Hal itu karena dalam kondisi normal saja Lampung masih sangat membutuhkan dana amat besar, baik melalui APBD maupun bantuan pemerintah pusat untuk membangun banyak sektor, namun fasilitas yang ada justru dirusak oknum karna emosi sesaat.

Banyak fasilias dan infrastruktur fisik di Lampung, baik fasilitas pendidikan, kesehatan, sosial/budaya, dan ekonomi khususnya jalan, jembatan, dan irigasi yang rusak parah dan perlu diperbaiki dengan dana yang besar, dan tidak mungkin mampu hanya mengandalkan dana APBD Provinsi Lampung.

Soal minimnya dana itu, bahkan sepatutnya semua elemen masyarakat Lampung, termasuk putra-putri terbaik Lampung yang sedang mengemban tugas di pusat (Jakarta) harus membantu kampung halamannya agar dana pusat bisa 'mengalir deras' ke Lampung.

Gubernur Lampung Sjachroedin ZP, mengatakan, salah satu masalah menonjol di Lampung pada tahun 2011 dan masih berlanjut di 2012 adalah masih adanya keluhan masyarakat terhadap kondisi jalan yang rusak, serta kebutuhan air bersih di perkotaan.

Pemerintah Provinsi Lampung menyampaikan permohonan maaf kepada seluruh masyarakat Lampung karena belum mampu memperbaiki seluruh kerusakan jalan karena dana yang tersedia hanya sekitar 14,34 persen dari total kebutuhan ideal untuk perbaikan seluruh jalan, yaitu sebesar Rp3.105,29 miliar.

Panjang jalan nasional di Provinsi Lampung totalnya adalah 1.159,57 Km, kondisi jalan sampai dengan Bulan November 2011 sebesar 92,58 persen, dan tidak mantap 7,42 persen.

Ketua Asosiasi Pengusaha Indonesia (APIDO) Provinsi Lampung, Yusuf Kohar, mengatakan, terjadinya kerusuhan di Lampung, termasuk konflik lahan (Agraria) di Mesuji, sangat merugikan Lampung sendiri, terlebih lagi dalam dunia usaha.

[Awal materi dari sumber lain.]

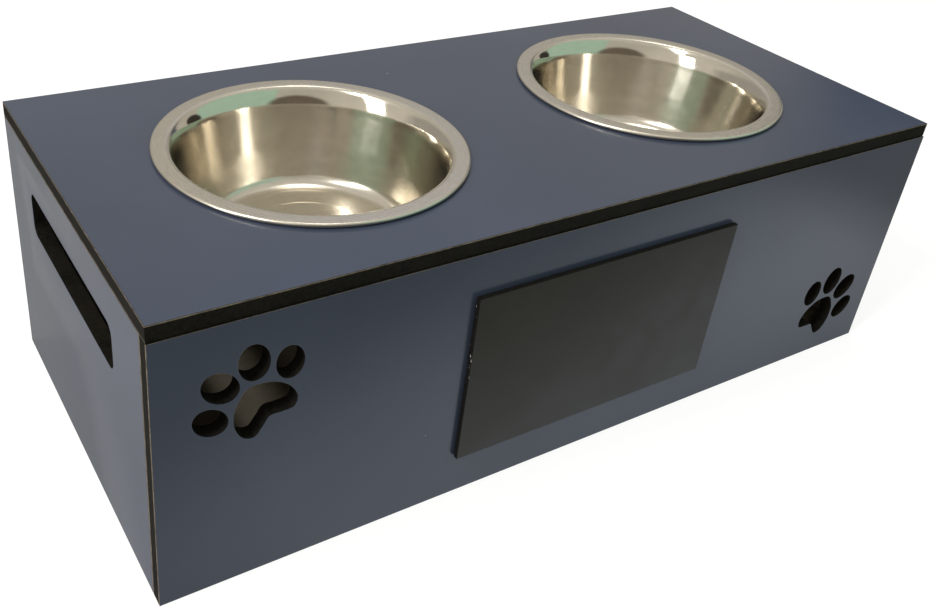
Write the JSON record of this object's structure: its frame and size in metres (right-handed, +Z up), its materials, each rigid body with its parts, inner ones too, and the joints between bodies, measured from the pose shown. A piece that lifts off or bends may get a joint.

"Banyak calon investor yang bertanya-tanya ke saya, apakah investasi di Lampung bisa dilanjutkan atau tidak," katanya.

Jika kondisi itu tidak segera diatasi, tidak menutup kemungkinan investor yang ada di Lampung akan hengkang ke daerah lain, begitu juga investor yang baru tidak jadi datang.

Pengusaha Lampung, J.Kasim, juga prihain atas sering terjadinya kerusuhan di Lampung, karena sangat tidak baik bagi iklim usaha.

"Ini terjadi antara lain karena ada pihak yang tidak sabar, emosi, dan setiap persoalan sebaiknya dikomuniksikan dan segera diselesaikan dengan baik. Boleh saja unjuk rasa, tapi jangan sampai merusak dan membakar seperti itu," katanya.

J.Kasim mengemukakan masih banyak peluang usaha pertanian dan perkebunan di Provinsi Lampung yang memilik prospek baik ke depan, namun membutuhkan kerja keras dan ketekunan baik dari pengusaha maupun petaninya serta dukungan pemerintah daerah.

Investora akan sangat tertarik menanamkan modalnya di suatu daerah jika iklim usahanya mendukung, keamanannya terjamin, infrastrukturnya tersedia, dan perizinannya tidak berbelit-belit. Terlepas apa pun masalahnya, siapa benar dan siapa yang salah, hendaknya rentetan kejadin "negatif" yang merusak citra Lampung itu harus segera diakhiri dan jangan sampai terulang "lagi".

Hukum harus ditegakkan, siapa yang salah dan melanggar hukum harus diproses sesuai ketentuan yang berlaku, sebaliknya semua lapisan masyarakat Lampung perlu melakukan mawas diri dan lebih berhati-hati agar hal serupa tidak terulang.

Akankah "Kondisi aman dan Rasa aman" untuk hidup sejahtera itu benar-benar bisa diraih dan kita nikmati bersama? Atau sebaliknya kondisi dan rasa aman itu sudah menjadi "barang langka" di Bumi Lampung tercinta ini? Jawabannya ada di kita, masyarakat Lampung sendiri.